- **WHAT YOU WILL DO**:
Exactly and only the lines from the one containing "extrude(amount=pendant.cage_length + filament_wire)" through the one containing "if empty is" are to be repeated, both ends included.

- **GIVEN DATA**:
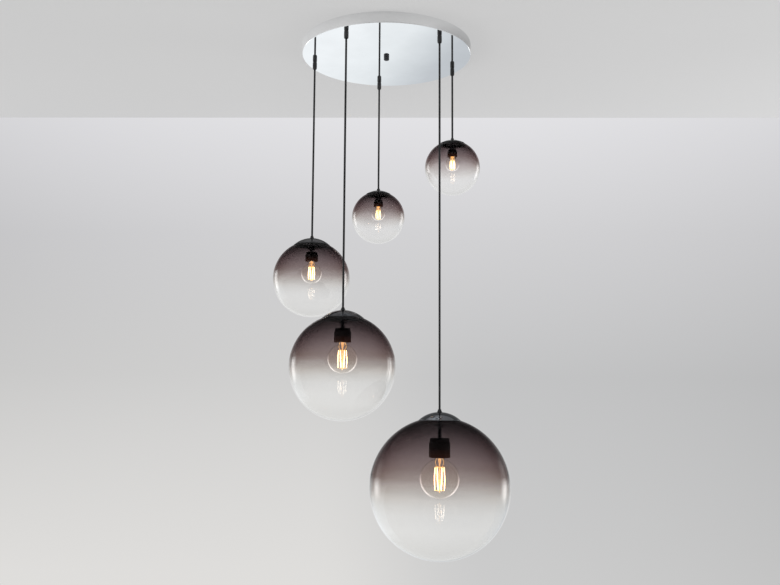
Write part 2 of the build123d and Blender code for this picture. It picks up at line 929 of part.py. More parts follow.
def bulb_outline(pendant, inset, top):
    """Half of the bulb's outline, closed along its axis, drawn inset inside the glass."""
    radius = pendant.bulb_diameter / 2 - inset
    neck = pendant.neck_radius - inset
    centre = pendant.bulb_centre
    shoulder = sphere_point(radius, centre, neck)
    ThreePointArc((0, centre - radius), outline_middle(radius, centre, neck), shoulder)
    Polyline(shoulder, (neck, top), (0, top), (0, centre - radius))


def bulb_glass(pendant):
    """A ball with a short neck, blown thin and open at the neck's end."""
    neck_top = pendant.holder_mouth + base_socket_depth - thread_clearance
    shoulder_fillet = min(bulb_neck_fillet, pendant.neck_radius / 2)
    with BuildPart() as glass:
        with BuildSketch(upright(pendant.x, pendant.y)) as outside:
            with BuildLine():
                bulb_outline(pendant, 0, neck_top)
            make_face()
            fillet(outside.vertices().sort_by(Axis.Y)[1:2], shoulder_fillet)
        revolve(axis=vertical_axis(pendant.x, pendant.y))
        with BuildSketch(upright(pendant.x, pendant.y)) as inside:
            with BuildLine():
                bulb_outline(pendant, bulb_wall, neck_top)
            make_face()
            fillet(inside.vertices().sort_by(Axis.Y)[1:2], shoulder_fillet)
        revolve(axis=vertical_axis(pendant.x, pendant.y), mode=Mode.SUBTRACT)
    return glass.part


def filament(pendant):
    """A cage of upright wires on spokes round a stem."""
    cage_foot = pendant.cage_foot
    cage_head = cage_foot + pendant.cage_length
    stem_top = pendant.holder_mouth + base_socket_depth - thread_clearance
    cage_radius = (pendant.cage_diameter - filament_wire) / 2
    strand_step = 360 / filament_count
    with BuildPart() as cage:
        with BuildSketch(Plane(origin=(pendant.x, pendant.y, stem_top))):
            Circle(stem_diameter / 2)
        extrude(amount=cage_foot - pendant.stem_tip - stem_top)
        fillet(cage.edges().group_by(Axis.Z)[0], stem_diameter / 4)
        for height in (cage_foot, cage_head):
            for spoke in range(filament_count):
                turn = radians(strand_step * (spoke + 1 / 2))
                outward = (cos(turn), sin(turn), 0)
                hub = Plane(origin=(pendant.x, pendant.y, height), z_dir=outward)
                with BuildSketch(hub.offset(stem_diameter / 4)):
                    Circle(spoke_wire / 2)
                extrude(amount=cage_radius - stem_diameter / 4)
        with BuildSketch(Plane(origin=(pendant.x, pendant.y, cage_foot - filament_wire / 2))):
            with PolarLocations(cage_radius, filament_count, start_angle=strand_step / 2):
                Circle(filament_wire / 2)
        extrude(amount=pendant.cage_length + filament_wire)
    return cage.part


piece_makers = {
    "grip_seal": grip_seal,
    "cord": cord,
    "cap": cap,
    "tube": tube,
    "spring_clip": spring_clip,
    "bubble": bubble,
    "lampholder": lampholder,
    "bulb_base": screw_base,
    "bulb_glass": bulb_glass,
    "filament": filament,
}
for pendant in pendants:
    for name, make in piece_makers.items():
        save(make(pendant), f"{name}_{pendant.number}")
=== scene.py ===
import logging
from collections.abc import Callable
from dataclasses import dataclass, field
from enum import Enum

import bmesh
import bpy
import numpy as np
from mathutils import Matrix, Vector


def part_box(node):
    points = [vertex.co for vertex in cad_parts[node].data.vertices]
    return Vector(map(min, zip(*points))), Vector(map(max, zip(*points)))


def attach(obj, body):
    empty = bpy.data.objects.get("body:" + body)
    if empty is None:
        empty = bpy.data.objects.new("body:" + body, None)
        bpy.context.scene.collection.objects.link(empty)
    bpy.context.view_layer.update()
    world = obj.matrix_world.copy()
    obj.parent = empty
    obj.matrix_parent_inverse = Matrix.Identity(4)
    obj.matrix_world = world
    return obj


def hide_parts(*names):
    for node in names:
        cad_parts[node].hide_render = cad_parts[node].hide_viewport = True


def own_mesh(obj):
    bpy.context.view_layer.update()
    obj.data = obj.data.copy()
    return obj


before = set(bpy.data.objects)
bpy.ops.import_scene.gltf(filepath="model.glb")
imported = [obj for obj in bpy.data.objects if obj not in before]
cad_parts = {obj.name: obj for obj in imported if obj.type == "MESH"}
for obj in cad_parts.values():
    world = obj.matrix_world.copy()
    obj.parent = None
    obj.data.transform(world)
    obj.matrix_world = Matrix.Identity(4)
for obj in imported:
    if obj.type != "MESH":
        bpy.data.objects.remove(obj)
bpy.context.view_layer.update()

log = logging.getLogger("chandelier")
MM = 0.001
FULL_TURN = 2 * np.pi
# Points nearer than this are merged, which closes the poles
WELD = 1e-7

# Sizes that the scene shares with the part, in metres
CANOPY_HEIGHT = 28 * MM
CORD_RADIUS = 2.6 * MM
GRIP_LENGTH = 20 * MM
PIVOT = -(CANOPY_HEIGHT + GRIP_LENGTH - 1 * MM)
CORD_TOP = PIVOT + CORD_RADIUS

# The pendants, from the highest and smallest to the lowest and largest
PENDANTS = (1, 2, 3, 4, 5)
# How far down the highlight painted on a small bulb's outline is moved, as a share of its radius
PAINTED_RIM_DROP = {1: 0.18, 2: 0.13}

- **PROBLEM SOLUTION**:
        extrude(amount=pendant.cage_length + filament_wire)
    return cage.part


piece_makers = {
    "grip_seal": grip_seal,
    "cord": cord,
    "cap": cap,
    "tube": tube,
    "spring_clip": spring_clip,
    "bubble": bubble,
    "lampholder": lampholder,
    "bulb_base": screw_base,
    "bulb_glass": bulb_glass,
    "filament": filament,
}
for pendant in pendants:
    for name, make in piece_makers.items():
        save(make(pendant), f"{name}_{pendant.number}")
=== scene.py ===
import logging
from collections.abc import Callable
from dataclasses import dataclass, field
from enum import Enum

import bmesh
import bpy
import numpy as np
from mathutils import Matrix, Vector


def part_box(node):
    points = [vertex.co for vertex in cad_parts[node].data.vertices]
    return Vector(map(min, zip(*points))), Vector(map(max, zip(*points)))


def attach(obj, body):
    empty = bpy.data.objects.get("body:" + body)
    if empty is None:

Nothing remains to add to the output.